_WHAT YOU NEED TO DO_
Print the whole listing exactly.
──────
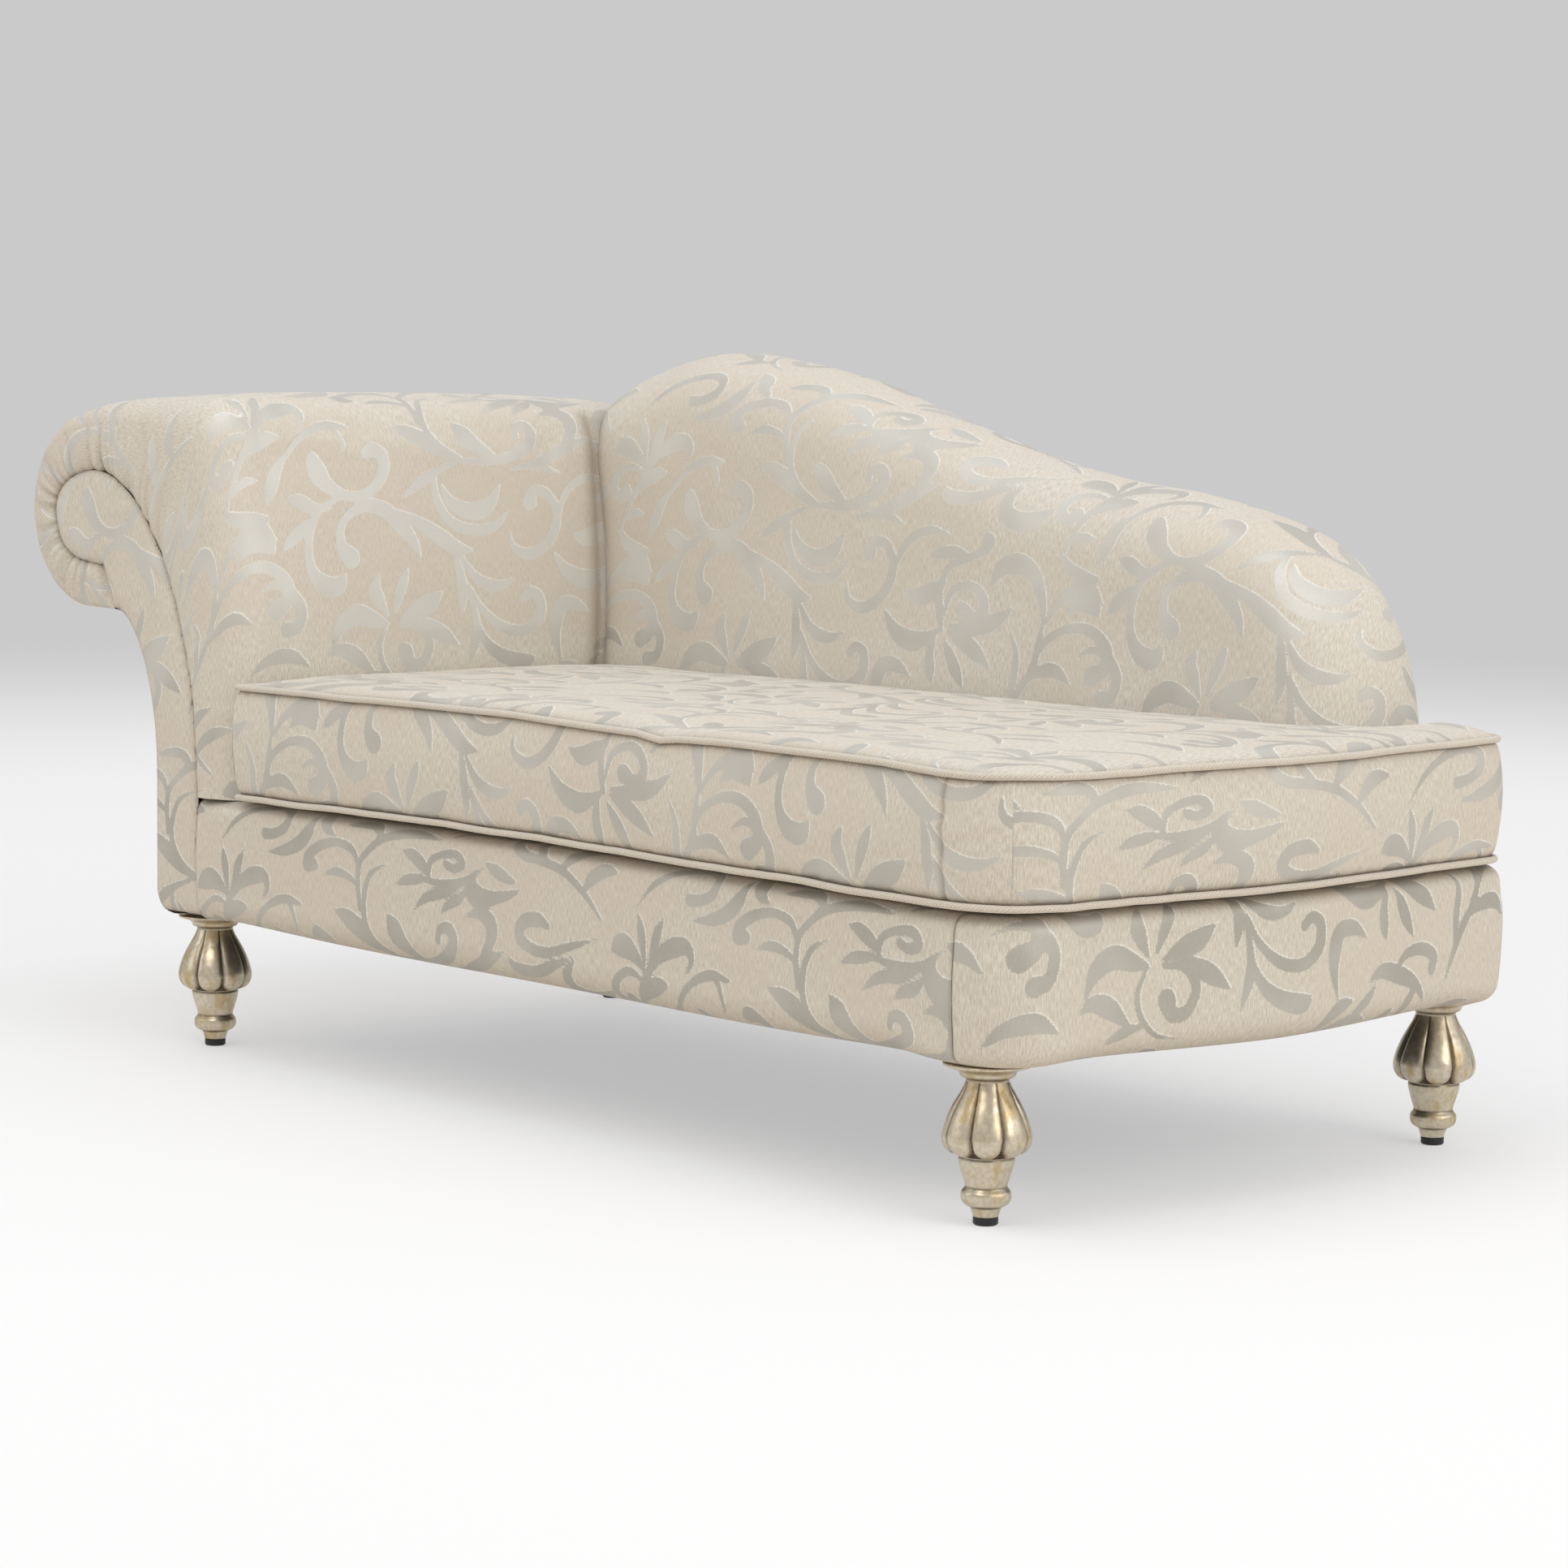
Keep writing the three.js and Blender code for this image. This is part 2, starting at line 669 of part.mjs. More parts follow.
function armPad() {
  const front = armFrontY - overrun;
  const rear = armRearY + overrun;
  const edge = armEdgeShares.map(([along, inwards]) => ({
    outline: inset(armShape, topRollRadius * inwards), y: armFrontY + topRollRadius * along,
  }));
  const body = stackedAlongY([...edge, ...armRun(armShape)]);
  const core = boardCore(frontBoardY - fitGap, rearBoardY + boardThickness + fitGap, fitGap);
  const left = rollCentreX - rollRadius - overrun;
  const below = block(left, armInnerX + overrun, front, rear, 0, softBottom);
  const skirtX = armFaceX + borderPadding + fitGap;
  const skirt = block(rollCentreX, skirtX, front, rear, 0, armSkirtTopHeight + fitGap);
  const facing = prismAlongY(inset(facingOutline(), -fitGap), front, armFrontY + facingSeat + fitGap);
  return cut(body, core, below, skirt, facing);
}

function armOuterPanel() {
  const front = armFrontY - overrun;
  const rear = armRearY + overrun;
  const whole = prismAlongY(armShape, armFrontY + facingSeat + fitGap, armPadRearY);
  const hollow = prismAlongY(inset(armShape, borderPadding), front, rear);
  const right = armFaceX + borderBottomFlange;
  const zone = block(rollCentreX, right, front, rear, baseBottomHeight, armSkirtTopHeight);
  const postZones = feet.filter((foot) => foot.x < 0).map((foot) => postShape(foot, fitGap, 0, railTopHeight));
  const railSeat = block(armFaceX + borderPadding, right + overrun, front, rear,
    railBottomHeight - fitGap, railTopHeight);
  return cut(shared(whole, zone), hollow, railSeat, ...postZones);
}

function armRearFacing() {
  const outline = dipped(inset(armShape, facingInset), armCrestDip);
  return prismAlongY(outline, armRearY - facingThickness, armRearY);
}

function armBoard(y0) {
  return boardCore(y0, y0 + boardThickness, 0);
}

function armRail(centreX, centreZ, width, height) {
  return block(centreX - width / 2, centreX + width / 2, frontBoardY + boardThickness + fitGap,
    rearBoardY - fitGap, centreZ - height / 2, centreZ + height / 2);
}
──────
_ANSWER IN FULL_
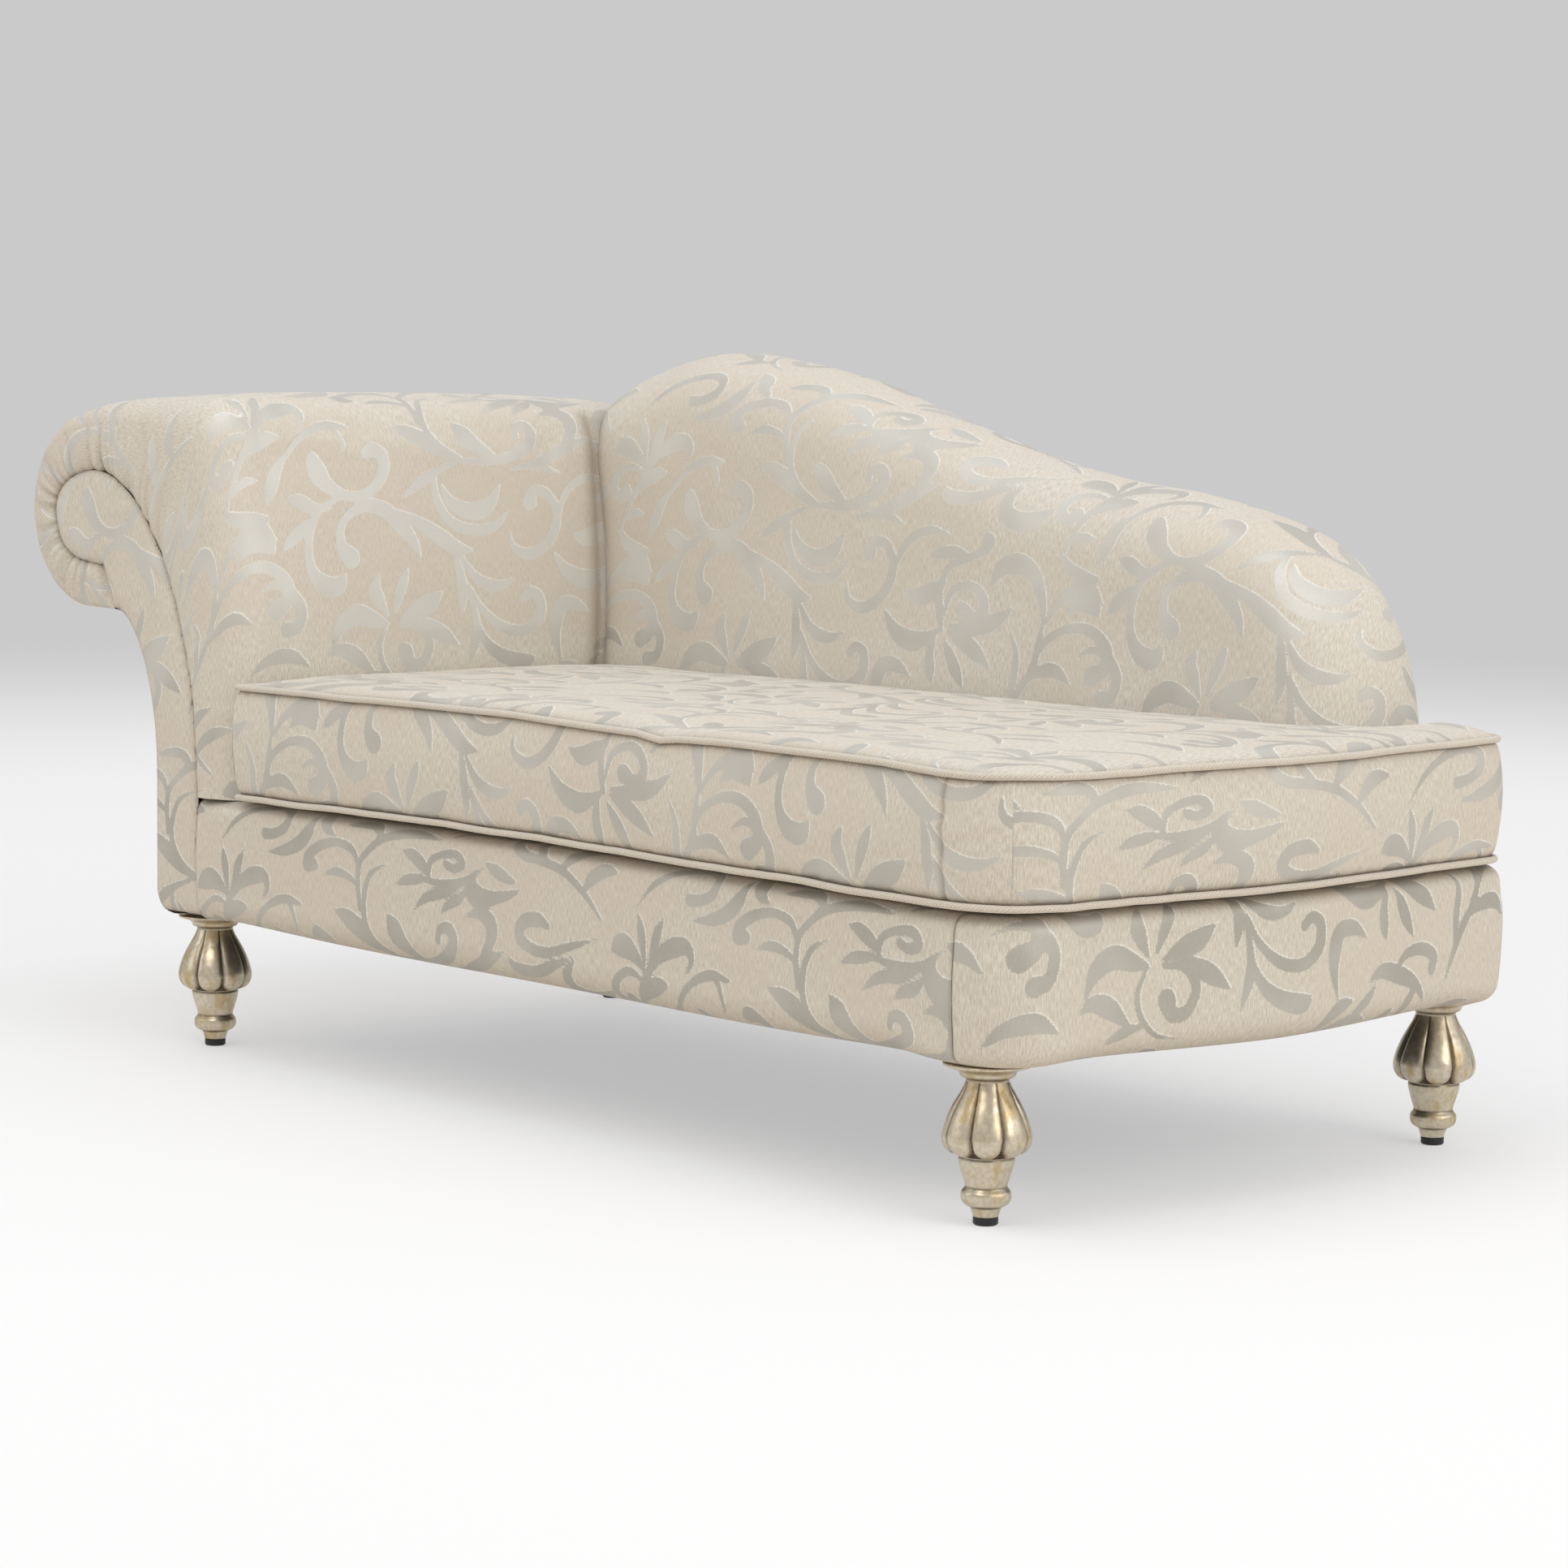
Keep writing the three.js and Blender code for this image. This is part 2, starting at line 669 of part.mjs. More parts follow.
function armPad() {
  const front = armFrontY - overrun;
  const rear = armRearY + overrun;
  const edge = armEdgeShares.map(([along, inwards]) => ({
    outline: inset(armShape, topRollRadius * inwards), y: armFrontY + topRollRadius * along,
  }));
  const body = stackedAlongY([...edge, ...armRun(armShape)]);
  const core = boardCore(frontBoardY - fitGap, rearBoardY + boardThickness + fitGap, fitGap);
  const left = rollCentreX - rollRadius - overrun;
  const below = block(left, armInnerX + overrun, front, rear, 0, softBottom);
  const skirtX = armFaceX + borderPadding + fitGap;
  const skirt = block(rollCentreX, skirtX, front, rear, 0, armSkirtTopHeight + fitGap);
  const facing = prismAlongY(inset(facingOutline(), -fitGap), front, armFrontY + facingSeat + fitGap);
  return cut(body, core, below, skirt, facing);
}

function armOuterPanel() {
  const front = armFrontY - overrun;
  const rear = armRearY + overrun;
  const whole = prismAlongY(armShape, armFrontY + facingSeat + fitGap, armPadRearY);
  const hollow = prismAlongY(inset(armShape, borderPadding), front, rear);
  const right = armFaceX + borderBottomFlange;
  const zone = block(rollCentreX, right, front, rear, baseBottomHeight, armSkirtTopHeight);
  const postZones = feet.filter((foot) => foot.x < 0).map((foot) => postShape(foot, fitGap, 0, railTopHeight));
  const railSeat = block(armFaceX + borderPadding, right + overrun, front, rear,
    railBottomHeight - fitGap, railTopHeight);
  return cut(shared(whole, zone), hollow, railSeat, ...postZones);
}

function armRearFacing() {
  const outline = dipped(inset(armShape, facingInset), armCrestDip);
  return prismAlongY(outline, armRearY - facingThickness, armRearY);
}

function armBoard(y0) {
  return boardCore(y0, y0 + boardThickness, 0);
}

function armRail(centreX, centreZ, width, height) {
  return block(centreX - width / 2, centreX + width / 2, frontBoardY + boardThickness + fitGap,
    rearBoardY - fitGap, centreZ - height / 2, centreZ + height / 2);
}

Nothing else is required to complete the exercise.